Vanity Fair: You previously worked with these showrunners on The Deuce. Had you kept in touch before this role in We Own This City came to you?

Dagmara Domińczyk: All I remember is forming a real bond with Maggie [Gyllenhaal, also a star of The Deuce]. That was the first time we worked together, which was great because we enjoyed it so much. Then when she was doing The Lost Daughter, she reached out and offered me the part, and that was really cool. I don't know if I met David. Maybe I did; it was a while ago. George was on set, I remember him. Maybe I was too concerned that I was directing a fake p*rno on that set; my mind was there.

How was the role of Erika pitched to you?

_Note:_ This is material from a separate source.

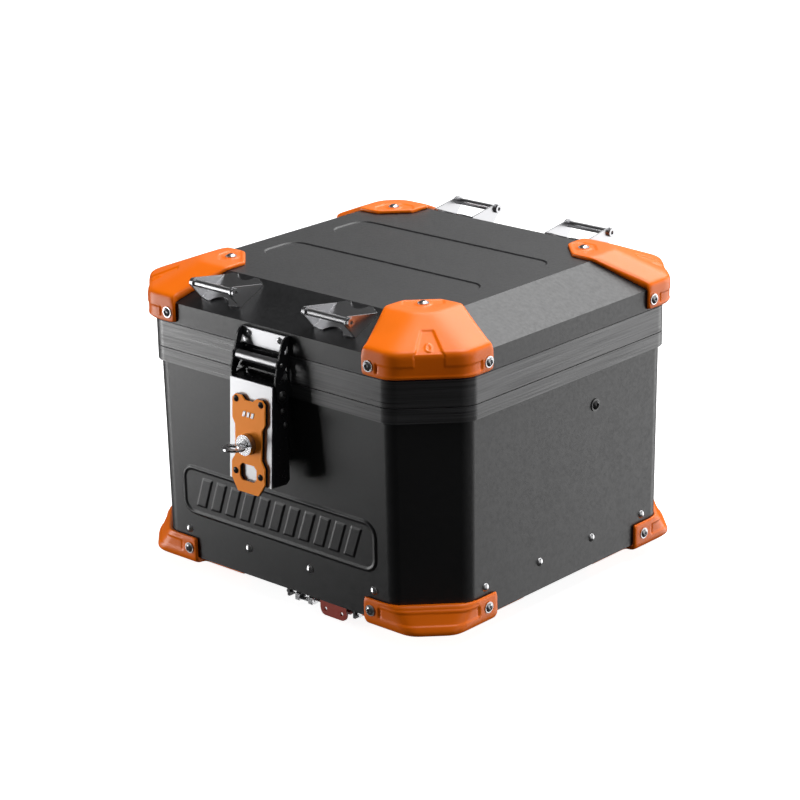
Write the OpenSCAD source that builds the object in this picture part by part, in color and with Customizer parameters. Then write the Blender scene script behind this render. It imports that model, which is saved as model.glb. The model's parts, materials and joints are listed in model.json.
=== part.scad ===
// Aluminium motorcycle top case: hinged lid, corner guards, lid latch with lock, tie-down brackets
// Millimetres. +X is the rider's right hand side as seen from the latch, -Y is the latch face, +Z is up.
// z = 0 is the face that sits on the rack
// heights in the modules count from the bottom edge of the sheet body

/* [Body] */
// half of the outer width over the rims
half_w = 215; // [180:250]
// half of the outer depth over the rims
half_d = 208.3; // [170:240]
// length of one leg of the corner chamfer
corner = 56; // [40:70]
// bend radius of the rims' corners, outside
bend = 24; // [18:26]
// height of the body under the lid's rim
body_h = 226; // [180:280]
// depth of the body's rim band
rim_h = 15.2; // [10:25]
// how far the sheet sits inside the rim
inset = 3.8; // [3:6]
// draft of the body, top to bottom
draft = 2.7; // [0:6]
// sheet thickness
sheet = 2; // [1.5:3]

/* [Lid] */
// top of the lid's rim
lid_rim_top = 254; // [245:262]
// top of the upright skirt
skirt_top = 276.7; // [268:285]
// flat top of the lid
lid_top = 302.7; // [290:320]
// how far the top flat sits inside the outline
slope_in = 55; // [35:75]
// depth of the two ribs pressed into the lid's top
rib_h = 1.1; // [0.6:0.1:1.5]
// thickness of the corner guards
guard_t = 4; // [3:6]

/* [Hinge and mounting] */
// hinge pin radius
pin_r = 3; // [2:4]
// gap between the rack face and the sheet's bottom edge
lift = 22; // [18:40]
// hole spacing of the rack plate, left to right
rack_x = 220; // [150:260]
// hole spacing of the rack plate, front to back
rack_y = 200; // [150:240]
// radius of the rack plate's holes
rack_hole_r = 3.3; // [2.7:4.3]

/* [Latch] */
// half width of the latch box
box_hw = 29; // [24:34]
// bottom of the latch box
box_z0 = 122; // [110:140]
// radius of the lock cylinder
lock_r = 10.6; // [8:12]
// height of the latch pivot
pivot_z = 216; // [212:220]
// lean of the latch box's front face, outwards at its foot
tilt = 3.2; // [0:5]
// height of the lock
lock_z = 163; // [150:175]

/* [Hidden] */
$fn = 32;
base_in = inset + draft;
hinge_y = half_d + 6.2;
hinge_z = body_h + 0.4;
pivot_y = -half_d - 13;
deck_y = -half_d - 22.7;
plate_y = deck_y - 2;
cover_y = plate_y - 3.6;
lock_y = plate_y - 10.2;
slope_h = lid_top - skirt_top;
slope_a = atan2(slope_h, slope_in);
foot_z = -7.6;
shaft_y = -188;
shaft_z = -8;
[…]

As an FBI special agent, and I thought, "Oh, well, f*ck, aren't they supposed to be really fit?" That was my first concern—like, is she the one of the ones that sit in the office? Because I can do that. I'm not the most athletic person.

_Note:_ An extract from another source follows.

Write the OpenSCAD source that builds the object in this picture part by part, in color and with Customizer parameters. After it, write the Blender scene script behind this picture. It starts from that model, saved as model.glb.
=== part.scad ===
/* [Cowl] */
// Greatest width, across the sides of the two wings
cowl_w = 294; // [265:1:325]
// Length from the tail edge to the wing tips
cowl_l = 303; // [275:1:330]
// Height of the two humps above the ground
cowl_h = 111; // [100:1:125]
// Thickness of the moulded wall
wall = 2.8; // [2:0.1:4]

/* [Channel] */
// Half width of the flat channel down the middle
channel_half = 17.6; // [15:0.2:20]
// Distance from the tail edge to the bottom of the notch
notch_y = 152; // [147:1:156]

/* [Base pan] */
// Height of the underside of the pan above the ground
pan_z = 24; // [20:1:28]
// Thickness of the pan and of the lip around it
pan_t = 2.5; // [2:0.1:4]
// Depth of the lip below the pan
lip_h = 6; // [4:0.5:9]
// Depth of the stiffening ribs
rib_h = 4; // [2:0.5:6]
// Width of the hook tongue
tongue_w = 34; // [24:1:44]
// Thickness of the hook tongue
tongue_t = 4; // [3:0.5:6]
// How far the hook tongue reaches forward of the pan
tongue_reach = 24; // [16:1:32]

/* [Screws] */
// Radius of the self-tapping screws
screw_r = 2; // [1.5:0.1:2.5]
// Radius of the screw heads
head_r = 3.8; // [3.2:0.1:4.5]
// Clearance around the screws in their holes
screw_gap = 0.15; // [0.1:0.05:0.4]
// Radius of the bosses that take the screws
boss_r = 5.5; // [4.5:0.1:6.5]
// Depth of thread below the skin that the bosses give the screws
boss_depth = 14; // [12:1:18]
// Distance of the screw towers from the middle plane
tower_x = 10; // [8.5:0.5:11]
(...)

But it was the story, and it was the people telling it that was so intriguing to me. My agent said to me, "There's this offer out to you, but it shoots in Baltimore." My husband [Patrick Wilson] was away in London at the time filming Aquaman 2. I have two sons. We don't have an au pair or anything like that. Our kids go to public school. When we're home, we're home with them. So she assumed I would pass just because I’d have to travel back and forth between Baltimore and New Jersey, and how would that work with my husband away. Then I read the script, I saw the role, and I said, "You know what: for this, I'm going to make it work." And Nina Noble and David and George were really great about allowing me to get on that Acela train every day I wrapped, to get back home for a few days if I could. But that's how important I thought this project was, so it wasn't a hard sell. I was a little nervous about playing an FBI agent—not the kind that you see in high heels, talking fast on network TV, but a real person who is alive and who worked on this case for years.

The other thing that made me sigh with a bit of relief was when I read that she was from New York, so I didn't have to work on a Baltimore accent. Because there are some accents I pride myself on doing great, but Baltimore—my brother-in-law is from outside of Baltimore, and so I thought, “Oh, how am I going to do this?” And then I realized, well, you're okay on that front.

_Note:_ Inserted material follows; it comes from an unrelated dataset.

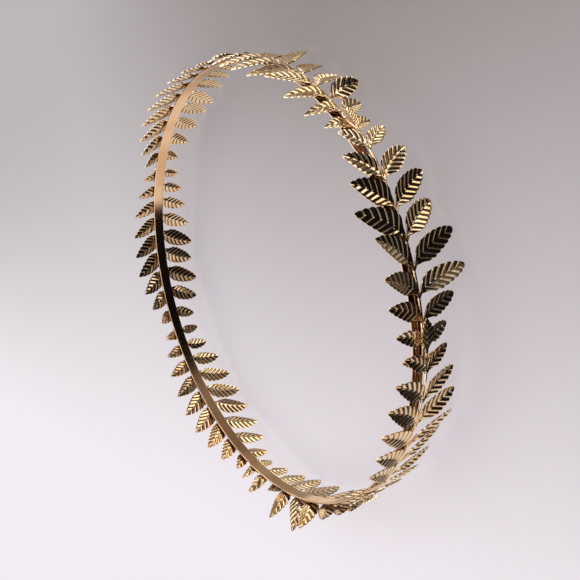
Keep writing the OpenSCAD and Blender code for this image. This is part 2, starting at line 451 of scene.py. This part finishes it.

You alluded to the portrayals of FBI agents on network TV. There’s been a reckoning in the past couple of years about how cops are portrayed in media. We Own This City is probably as anti-copaganda as a show can be, but also has to portray some people in law enforcement who aren’t using their power for corrupt ends, like your character. What was that like for you, playing a decent law-enforcement officer in that context?